Thursday, May 24, 2007

My Secret Vocation

According to a certain astrology website out there (or you know, Walter Mercado for those of you out there that watch Univision), my sign is really into feet (aside from really diggin' the bottle-o-liquor).
I don't generally believe astrology (I'll entertain myself with it, no doubt)... and when that subject of feet comes into play... I definitely don't agree.
I really, really, REALLY don't like feet. My dislike for feet has been one of the key factors behind me no longer staring at the ground when I walk (I now keep my gaze slightly above the ground... say, torso-level).
I don't go to extremes and tell people not to expose their toes in my presence, or outright scream something like "Oh shit! Those are some tore-up toes you got there!"
I just ignore feet.

Well, at least I try to ignore feet as often as possible... that is, until my brother comes back from wherever the hell he's been.
Something about the poor guy just makes me want to give him pedicures (maybe it's when he'll come up to me and say something like "Yo, my feets iz all fucked up. You needa fix 'em," No, he's not retarded, he just likes talking like... Biggie Smalls. He better not talk like that at Notre Dame... better not).
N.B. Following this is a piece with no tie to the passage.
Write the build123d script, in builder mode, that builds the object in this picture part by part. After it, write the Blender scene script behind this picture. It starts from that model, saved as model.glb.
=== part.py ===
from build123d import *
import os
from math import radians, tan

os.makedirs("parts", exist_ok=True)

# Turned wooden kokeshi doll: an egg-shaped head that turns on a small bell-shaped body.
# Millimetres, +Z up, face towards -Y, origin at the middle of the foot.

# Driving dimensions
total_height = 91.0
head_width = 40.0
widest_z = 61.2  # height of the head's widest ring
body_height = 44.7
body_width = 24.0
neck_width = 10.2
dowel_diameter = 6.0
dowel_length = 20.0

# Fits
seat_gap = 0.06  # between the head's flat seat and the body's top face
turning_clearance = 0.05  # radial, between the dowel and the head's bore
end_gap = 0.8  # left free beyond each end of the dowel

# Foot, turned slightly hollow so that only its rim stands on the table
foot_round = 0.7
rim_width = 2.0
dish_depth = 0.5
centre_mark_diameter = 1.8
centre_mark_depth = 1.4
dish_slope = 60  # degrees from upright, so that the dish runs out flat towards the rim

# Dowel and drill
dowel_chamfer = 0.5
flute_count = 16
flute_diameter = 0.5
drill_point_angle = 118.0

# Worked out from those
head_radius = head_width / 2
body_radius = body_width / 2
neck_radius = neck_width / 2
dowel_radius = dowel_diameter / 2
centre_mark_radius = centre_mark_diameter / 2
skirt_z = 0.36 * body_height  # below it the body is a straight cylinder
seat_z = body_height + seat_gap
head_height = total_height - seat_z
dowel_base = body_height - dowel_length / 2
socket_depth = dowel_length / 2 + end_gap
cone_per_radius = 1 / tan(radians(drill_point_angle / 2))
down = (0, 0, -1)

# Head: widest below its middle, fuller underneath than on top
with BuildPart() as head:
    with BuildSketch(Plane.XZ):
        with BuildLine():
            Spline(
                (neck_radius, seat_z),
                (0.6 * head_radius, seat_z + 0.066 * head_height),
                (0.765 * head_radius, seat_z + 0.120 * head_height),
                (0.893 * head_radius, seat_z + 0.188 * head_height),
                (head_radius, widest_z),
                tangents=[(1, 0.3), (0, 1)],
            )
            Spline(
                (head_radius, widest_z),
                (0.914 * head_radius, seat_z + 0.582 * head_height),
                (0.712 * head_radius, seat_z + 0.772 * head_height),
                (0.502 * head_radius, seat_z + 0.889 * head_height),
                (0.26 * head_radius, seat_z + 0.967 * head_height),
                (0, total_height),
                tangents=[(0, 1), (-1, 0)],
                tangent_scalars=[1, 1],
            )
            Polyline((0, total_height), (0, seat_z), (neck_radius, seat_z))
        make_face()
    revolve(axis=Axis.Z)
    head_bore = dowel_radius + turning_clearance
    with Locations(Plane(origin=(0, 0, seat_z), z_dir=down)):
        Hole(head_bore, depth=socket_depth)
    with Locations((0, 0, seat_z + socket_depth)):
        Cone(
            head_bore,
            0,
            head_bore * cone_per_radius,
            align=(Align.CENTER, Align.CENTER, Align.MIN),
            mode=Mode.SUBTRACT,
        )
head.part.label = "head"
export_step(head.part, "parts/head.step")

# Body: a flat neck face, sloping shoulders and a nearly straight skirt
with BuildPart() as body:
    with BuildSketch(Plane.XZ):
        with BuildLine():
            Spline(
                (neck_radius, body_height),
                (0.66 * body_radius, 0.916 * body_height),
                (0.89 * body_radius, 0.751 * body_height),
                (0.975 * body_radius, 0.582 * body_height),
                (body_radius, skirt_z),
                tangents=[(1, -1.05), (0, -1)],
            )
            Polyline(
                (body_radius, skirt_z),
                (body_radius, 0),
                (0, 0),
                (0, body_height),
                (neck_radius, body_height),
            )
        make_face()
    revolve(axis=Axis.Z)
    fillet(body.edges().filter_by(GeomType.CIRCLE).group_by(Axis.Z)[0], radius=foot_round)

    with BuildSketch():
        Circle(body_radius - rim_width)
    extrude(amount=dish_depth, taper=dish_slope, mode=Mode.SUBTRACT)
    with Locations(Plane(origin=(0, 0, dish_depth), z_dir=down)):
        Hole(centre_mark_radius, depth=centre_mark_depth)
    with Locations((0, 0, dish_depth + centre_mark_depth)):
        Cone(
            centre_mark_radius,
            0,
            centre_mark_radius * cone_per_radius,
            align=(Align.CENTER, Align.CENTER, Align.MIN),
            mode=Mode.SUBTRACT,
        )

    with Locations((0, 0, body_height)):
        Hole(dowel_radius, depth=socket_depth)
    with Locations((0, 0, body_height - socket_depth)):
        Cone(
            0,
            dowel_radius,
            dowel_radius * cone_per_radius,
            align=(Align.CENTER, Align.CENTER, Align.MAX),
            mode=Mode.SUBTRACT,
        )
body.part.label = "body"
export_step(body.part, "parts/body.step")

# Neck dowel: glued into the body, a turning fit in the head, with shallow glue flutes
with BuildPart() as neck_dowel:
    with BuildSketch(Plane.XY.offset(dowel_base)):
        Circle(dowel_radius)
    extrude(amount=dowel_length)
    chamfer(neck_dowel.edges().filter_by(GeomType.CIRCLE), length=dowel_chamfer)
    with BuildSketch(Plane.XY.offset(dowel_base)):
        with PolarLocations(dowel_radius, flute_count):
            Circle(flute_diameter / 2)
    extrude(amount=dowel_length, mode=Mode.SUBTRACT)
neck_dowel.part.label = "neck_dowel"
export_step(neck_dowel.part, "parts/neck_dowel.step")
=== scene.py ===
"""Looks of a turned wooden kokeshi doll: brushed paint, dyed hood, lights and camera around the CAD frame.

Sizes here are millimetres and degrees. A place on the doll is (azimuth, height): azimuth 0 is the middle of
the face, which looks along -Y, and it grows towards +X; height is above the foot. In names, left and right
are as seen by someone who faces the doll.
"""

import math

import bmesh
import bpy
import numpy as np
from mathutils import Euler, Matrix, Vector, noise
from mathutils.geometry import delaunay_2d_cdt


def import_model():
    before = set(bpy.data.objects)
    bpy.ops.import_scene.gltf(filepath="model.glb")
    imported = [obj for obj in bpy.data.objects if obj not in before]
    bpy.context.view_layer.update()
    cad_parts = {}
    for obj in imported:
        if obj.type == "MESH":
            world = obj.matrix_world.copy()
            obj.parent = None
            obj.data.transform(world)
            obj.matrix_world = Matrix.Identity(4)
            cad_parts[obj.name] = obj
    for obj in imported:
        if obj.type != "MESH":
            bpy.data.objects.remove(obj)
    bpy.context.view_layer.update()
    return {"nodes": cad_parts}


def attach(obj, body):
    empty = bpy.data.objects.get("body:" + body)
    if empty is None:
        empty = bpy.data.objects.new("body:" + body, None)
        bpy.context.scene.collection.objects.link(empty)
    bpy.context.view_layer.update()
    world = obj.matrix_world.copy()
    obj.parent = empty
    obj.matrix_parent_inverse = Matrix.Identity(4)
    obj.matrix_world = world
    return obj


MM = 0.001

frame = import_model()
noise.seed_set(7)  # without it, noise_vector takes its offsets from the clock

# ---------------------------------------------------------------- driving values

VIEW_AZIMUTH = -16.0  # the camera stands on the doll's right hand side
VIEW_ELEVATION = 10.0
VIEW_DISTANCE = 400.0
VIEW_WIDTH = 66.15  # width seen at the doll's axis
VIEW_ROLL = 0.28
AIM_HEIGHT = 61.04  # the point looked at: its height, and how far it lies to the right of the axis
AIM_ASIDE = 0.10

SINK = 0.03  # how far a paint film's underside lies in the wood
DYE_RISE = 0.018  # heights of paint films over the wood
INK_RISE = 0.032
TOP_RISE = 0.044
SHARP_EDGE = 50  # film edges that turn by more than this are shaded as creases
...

His toes are fucked up!

(Bruises like a M.F.er!)
They've been like that since... I don't know... but I didn't get the urge to help out until 2001, when he first got out of basic training. His toes were JACKED, I suppose from all the difficult b.s. he had to do in Basic. I thought maybe those messed up toenails would bug him, so I gave him a nice pedicure (plus, I was all sentimental and sad because the whole 9/11 thing had just happened and I thought I was going to lose my brother to Afghanistan. I thought "Oh God! I spent 16 years of my life pulling his hair, kicking his shins, and screaming at him... I don't want him to think of that when he's out there in the desert fearing for his life!").

Since then, I've been giving him pedicures each time he returns home (it used to be whenever he came home from Huachuca or that one time he came back from Guam/Korea. Now it's just South Bend).
Sure, I do a lot of gagging and I'd kill for someone to give me some latex gloves, but I get the job done: (they look a lot better whenever I have a nice, new Emory board with a brand new buffing side)
Bro: Yo, you're gonna have to do this again when I come back from Milan and we head out to El Chillo, ya know whadda mean?
Me: Fool, if your toes are fucked up by July, I'm kicking your ass. What the hell are you doing with your feet?
Bro: Ya know... going t'clubs, pimpin' some ladies...
Me: And getting your toes stepped on? Shit, those ladies need to learn how to dance... look at them bruises!

Maybe Walter Mercado does have a point (I might give a pedi to a homie... might)... or my brother and I just have a unique bond... one which neither of us admit to willingly.
(Bro to friends: Nah, bitch, I was born with these nails! I got good genes!
Me to friends: Nah, man, my bro gets his shit done at nail salons... I would NEVER touch those shits!)